Page 5 of The Darkest Half

“But they’re all still human,” my mother says. “And no special breeding or training can ever take emotions and attachments away from humans—even terrorists have emotions. When The Order finally believed their plan would never work, they shifted gears. Instead of trying to breed emotional attachments out of their operatives, they utilized them instead.”

“And that’s why you’re here,” I say.

“Yes. That’s why I’m here and have been kept here all these years. For this very moment. And it’s why you—.”

I look up to face her sudden silence. And then I understand.

“It’s why they kept me alive,” I say, lowering my head. “Because I’m Victor’s only weakness—and here I thought all along it was Izabel.”

“She is a weakness,” my mother says, “but you are your brother’s greatest weakness; you always have been, Niklas.”

I swallow down the emotion congealing in my throat.

“You know about Izabel?” I ask, wanting to drop the previous topic.

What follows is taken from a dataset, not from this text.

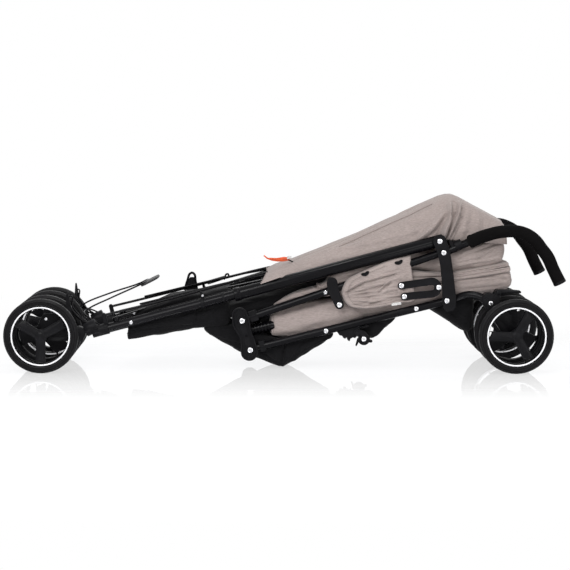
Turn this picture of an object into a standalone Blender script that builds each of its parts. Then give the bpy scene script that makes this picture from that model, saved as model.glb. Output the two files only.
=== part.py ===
"""Umbrella stroller, folded and lying on its wheels.

Metres, +Z up. +X runs from the front wheels to the handles, the near side is at -Y.
Each side frame lies in a plane parallel to XZ, and its pieces are placed from the front
axle up the leg, over the hinge plate, down the push tube and back along the rear leg.
"""
import math

import bmesh
import bpy
from mathutils import Matrix, Vector

MM = 0.001
GAP = 0.3 * MM

# Wheels
WHEEL_RADIUS = 75 * MM
TYRE_WIDTH = 28 * MM
TYRE_HEIGHT = 14 * MM
RIM_WALL = 6 * MM
RIM_WIDTH = 22 * MM
SPOKE_COUNT = 3
SPOKE_WIDTH = 17 * MM
SPOKE_THICKNESS = 9 * MM
HUB_RADIUS = 13 * MM
HUB_INNER = 12 * MM
HUB_OUTER = 12 * MM
AXLE_RADIUS = 4 * MM
AXLE_IN_HUB = 18 * MM
PAIR_HALF_GAP = 42 * MM
FRONT_AXLE_X = -489.2 * MM
REAR_AXLE_X = 462 * MM
REAR_HALF_TRACK = 118 * MM
WHEEL_STEPS = 28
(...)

“Everybody knows about Izabel,” she says. “She was a kink in the armor they never saw coming—were it not for that girl, none of this would’ve ever happened. Victor never would’ve fallen so far—or at all—and never would’ve left The Order. There never would’ve been a bounty placed on his head; he would be next in line to run The Order when Vonnegut died or stepped down.” She looks toward the door where Lysandra had left. “Instead of that woman. And you and Victor never would’ve had your falling-out.”

It surprises me how much she knows being locked away in this place. But then again, I guess it doesn’t.

“How do you know all this?”

“What else have I got to do in here?” she comes back. “Hearing and seeing and the occasional conversation is all I have.” She shrugs. “And besides, Lysandra was sure to fill me in on a lot in preparation for your…visit.”

I nod.

Then I raise my head with newfound energy.

“Where is Vonnegut?” I ask.

“That I don’t know,” she says. “I haven’t seen him in many years.”

I blink, surprised, and straighten my back against the chair.

“You’ve seen him? You know who he is?”

“Yes,” she says. “He’s your biological father. He’s Victor’s father. Lysandra’s. Naeva’s. I don’t know how many children he’s fathered, but I guess it doesn’t really matter, does it?”

“Our father…?” My eyebrows bunch in my forehead. “But…” I can’t get the words out because I can’t untangle my thoughts. That man I always knew…the one who I thought looked just like Victor and me…the one who hated me and had always favored Victor—the one Victor supposedly killed to protect me. He wasn’t our real father? I want to punch a fucking wall, but my hands are tied behind my back!

“Did you know?” I look at my mother in a sidelong manner. “That he was their father too?”

I know the answer when she looks down and doesn’t answer right away.

“I’m sorry, Nik,” she says. “I never told you…not because it was forbidden, but because I wanted to protect you. If you knew, they would’ve killed you a long time ago.”

“So…I’m just like Nora Kessler,” I think out loud. “We were all just pawns, bred for one purpose—like fucking cattle!” I shake the chair; the legs scrape the floor.

“I’m sorry, Niklas,” she says. “But it doesn’t for a second mean I never loved you as my son. I wanted to take you away from all this. They wouldn’t let me. You were my son, but you were their property.”

I feel a warm sliver of blood fall from my wrist and down into my hand from where the plastic cut me, and I realize it’s due to absently trying to break my hands apart in anger.

Then I relax, but I still can’t look at her. I believe she loved me—this is all just too much to take in.

“It’s all I’ve ever wanted,” I say, the tiles blurring in my focused vision. “To get away from all this. To live a normal fucking life where all I had to worry about were bills and Jehovah’s Witnesses knocking on my door.” I laugh, gaze upward at the ceiling, and shake my head at the absurdity of it all. “This woman I…was with a few times”—I had started to say “fucked,” but this is my mother, after all—“ended up pregnant. I thought for sure it was mine, and she was still coming around because she wanted me to do something about it, but after a while, she never said anything. So, I came out and just asked her, ‘Is that mine you’re carrying in there?’ She looked down at her little rounded belly and then laughed. It kinda cut me, her laughter. And then she told me no, that it definitely wasn’t mine. She then reached for her cigarette on the bar and returned to what we were talking about. I hated her after that. I got up, took the cigarette from her mouth, crushed it in the ashtray, and then walked off. I never saw her again.”

“You wanted that baby to be yours,” my mother says.

I pause and then nod. “Yeah…” I say distantly. And then shake it off. “But I’m sure as fuck glad it wasn’t. A kid would just give The Order something else to use against me like they’re doing with you.”